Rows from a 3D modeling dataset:
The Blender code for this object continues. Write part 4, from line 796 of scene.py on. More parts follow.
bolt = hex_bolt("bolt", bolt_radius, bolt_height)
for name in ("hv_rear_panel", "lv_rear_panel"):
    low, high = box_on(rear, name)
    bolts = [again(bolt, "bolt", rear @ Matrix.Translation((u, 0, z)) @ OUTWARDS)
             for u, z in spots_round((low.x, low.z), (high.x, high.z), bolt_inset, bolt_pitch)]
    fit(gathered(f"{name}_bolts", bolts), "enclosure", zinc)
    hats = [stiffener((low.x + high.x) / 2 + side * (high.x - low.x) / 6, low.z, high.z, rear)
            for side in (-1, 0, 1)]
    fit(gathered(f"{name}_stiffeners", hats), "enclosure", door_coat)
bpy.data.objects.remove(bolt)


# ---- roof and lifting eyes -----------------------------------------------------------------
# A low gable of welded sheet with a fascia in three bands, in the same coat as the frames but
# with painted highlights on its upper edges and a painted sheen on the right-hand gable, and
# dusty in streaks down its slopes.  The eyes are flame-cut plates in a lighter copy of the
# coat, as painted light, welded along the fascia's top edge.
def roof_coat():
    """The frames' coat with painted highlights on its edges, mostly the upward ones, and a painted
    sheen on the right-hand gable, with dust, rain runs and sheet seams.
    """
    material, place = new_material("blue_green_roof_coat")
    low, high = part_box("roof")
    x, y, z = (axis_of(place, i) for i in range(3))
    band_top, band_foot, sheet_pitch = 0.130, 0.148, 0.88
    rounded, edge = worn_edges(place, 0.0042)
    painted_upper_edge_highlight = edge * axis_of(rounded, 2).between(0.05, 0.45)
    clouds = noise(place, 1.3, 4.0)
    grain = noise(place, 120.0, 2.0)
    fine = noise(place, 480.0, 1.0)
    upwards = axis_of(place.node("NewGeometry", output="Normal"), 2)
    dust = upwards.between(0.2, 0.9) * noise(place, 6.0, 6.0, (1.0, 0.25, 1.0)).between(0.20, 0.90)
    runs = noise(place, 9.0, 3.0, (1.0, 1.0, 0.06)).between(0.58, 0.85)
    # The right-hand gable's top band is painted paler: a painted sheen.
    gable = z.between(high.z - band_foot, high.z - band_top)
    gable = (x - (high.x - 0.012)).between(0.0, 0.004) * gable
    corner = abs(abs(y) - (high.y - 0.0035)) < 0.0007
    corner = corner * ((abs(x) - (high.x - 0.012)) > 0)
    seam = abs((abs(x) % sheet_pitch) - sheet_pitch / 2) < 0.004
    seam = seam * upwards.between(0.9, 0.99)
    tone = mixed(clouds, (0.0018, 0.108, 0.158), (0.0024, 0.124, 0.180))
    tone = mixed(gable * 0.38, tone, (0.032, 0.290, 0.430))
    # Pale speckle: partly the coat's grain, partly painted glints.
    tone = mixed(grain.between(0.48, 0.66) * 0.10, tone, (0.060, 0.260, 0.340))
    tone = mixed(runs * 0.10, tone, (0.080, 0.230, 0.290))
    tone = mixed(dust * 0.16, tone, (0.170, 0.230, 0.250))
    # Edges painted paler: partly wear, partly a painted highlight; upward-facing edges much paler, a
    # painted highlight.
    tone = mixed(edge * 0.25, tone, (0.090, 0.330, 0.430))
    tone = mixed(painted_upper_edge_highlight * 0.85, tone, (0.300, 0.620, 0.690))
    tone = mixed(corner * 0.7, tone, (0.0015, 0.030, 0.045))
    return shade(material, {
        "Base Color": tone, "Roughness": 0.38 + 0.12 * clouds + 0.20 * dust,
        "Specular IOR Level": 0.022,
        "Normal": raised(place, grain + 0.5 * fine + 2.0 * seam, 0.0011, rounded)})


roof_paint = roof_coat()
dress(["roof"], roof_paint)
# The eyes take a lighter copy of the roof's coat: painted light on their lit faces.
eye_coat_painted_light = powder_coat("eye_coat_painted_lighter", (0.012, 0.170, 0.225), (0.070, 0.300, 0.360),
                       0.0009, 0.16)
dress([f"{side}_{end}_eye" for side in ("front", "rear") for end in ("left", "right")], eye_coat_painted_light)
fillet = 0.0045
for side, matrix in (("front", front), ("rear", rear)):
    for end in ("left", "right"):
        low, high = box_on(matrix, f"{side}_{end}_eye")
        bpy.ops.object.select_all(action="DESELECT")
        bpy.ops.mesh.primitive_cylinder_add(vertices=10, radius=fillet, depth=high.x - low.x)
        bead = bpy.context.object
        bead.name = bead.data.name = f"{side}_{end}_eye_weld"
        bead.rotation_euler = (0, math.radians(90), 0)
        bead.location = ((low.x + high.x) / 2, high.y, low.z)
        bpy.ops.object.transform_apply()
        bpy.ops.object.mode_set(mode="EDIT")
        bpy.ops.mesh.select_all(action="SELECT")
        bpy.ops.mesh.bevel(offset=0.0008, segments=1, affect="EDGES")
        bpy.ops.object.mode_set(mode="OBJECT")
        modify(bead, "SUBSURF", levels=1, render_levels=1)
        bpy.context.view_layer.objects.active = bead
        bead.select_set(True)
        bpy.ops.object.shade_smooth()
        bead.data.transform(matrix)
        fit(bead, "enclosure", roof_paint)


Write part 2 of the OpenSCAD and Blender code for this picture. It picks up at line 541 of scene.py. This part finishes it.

Written request: Single out each line of the records above with the string "Write" in it, and copy it.

Answer to the exercise:
The Blender code for this object continues. Write part 4, from line 796 of scene.py on. More parts follow.
Write part 2 of the OpenSCAD and Blender code for this picture. It picks up at line 541 of scene.py. This part finishes it.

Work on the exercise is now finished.